Trump backtracks on guns-in-clubs statement

Donald Trump speaks at a campaign rally.
Republican presidential candidate Donald Trump earlier said victims of the Orlando massacre should have been allowed to carry arms into the nightclub where they were attacked.
Brendan Hoffman | Getty Images file

Donald Trump is backtracking from his contention that victims of the Orlando massacre should have been allowed to carry arms into the nightclub where they were attacked — a stance even the NRA says is untenable.

The presumptive Republican presidential nominee tweeted Monday that he was "obviously talking about additional guards or employees" of the Florida nightclub when he spoke about the value of having more people armed to challenge the gunman.

That flies in the face of his comments after the massacre.

A day after the attack, he told radio host Howie Carr: "It's too bad that some of the young people that were killed over the weekend didn't have guns, you know, attached to their hips, frankly, and you know where bullets could have flown in the opposite direction, Howie. It would have been a much different deal. I mean, it sounded like there were no guns. They had a security guard. Other than that there were no guns in the room. Had people been able to fire back, it would have been a much different outcome."

Trump had repeated his suggestion at rallies across the country last week. In Atlanta he said the carnage would have been lessened if "some of those great people that were in that club that night had guns strapped to their waist or strapped to their ankle."

His statements were a step too far for the National Rifle Association, a powerful lobby for armed self-defense and broad permissions to carry weapons. "No one thinks that people should go into a nightclub drinking and carrying firearms," the NRA's chief lobbyist, Chris Cox, told ABC's "This Week" on Sunday. "That defies common sense. It also defies the law."

As Trump revised his position on the matter, the Senate prepared to vote Monday on expanded gun background checks and proposals to keep people on a government terrorism watch list or other suspected terrorists from buying guns. But prospects for any significant change in gun laws were dim.

The Orlando shooter, Omar Mateen, was added to a government watch list of people known or suspected of being involved in terrorist activities in 2013, when he was investigated for inflammatory statements to co-workers. But he was pulled from that database when that investigation was closed 10 months later.

Trump made the case on the weekend that the U.S. should consider profiling Muslims inside the country as a terrorism-fighting tool, the latest example of his backing positions that could single out a group based on its religion.

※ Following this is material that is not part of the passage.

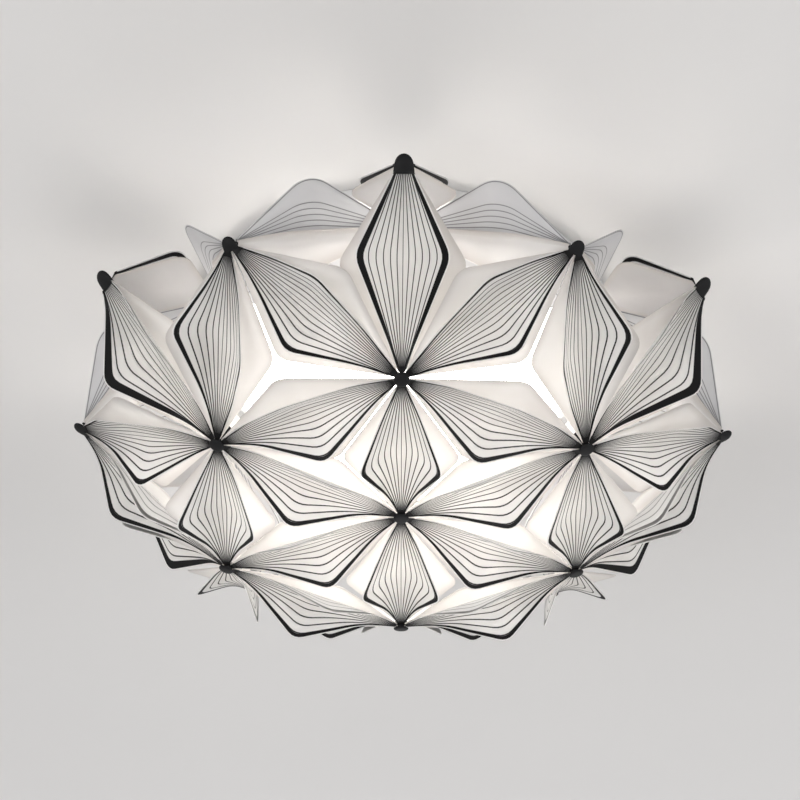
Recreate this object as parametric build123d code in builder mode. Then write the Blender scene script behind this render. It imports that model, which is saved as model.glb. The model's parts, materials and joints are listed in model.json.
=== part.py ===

"We really have to look at profiling," Trump told CBS's "Face the Nation." "It's not the worst thing to do."

Trump's proposal runs counter to Justice Department policy, which prohibits profiling on the basis of race, religion, ethnicity and national origin. That profiling ban applies not only to federal agents but also to local law enforcement officers who participate in federal task forces.

Trump's increasing embrace of policies that could isolate Muslims in America is extraordinary for a candidate assured of his party's presidential nomination. The proposals have been roundly criticized by many Republican leaders, including House Speaker Paul Ryan. Civil libertarians, Muslims and others also have strongly disagreed, arguing that profiling is unconstitutional and often constitutes unlawful discrimination based on race, religion and other factors.

Trump's statements are consistent with his long-expressed views on how to stop terrorism in the United States, most notably a freeze on the entry of foreign Muslims in the U.S. But he's intensified his approach since Mateen carried out the worst mass shooting in modern American history on June 12. Forty-nine people were killed in the attack.

On Sunday, Trump also said the government should investigate mosques in the U.S. in much the same way a New York Police Department unit spied on Muslims and mosques around the city with help from the CIA.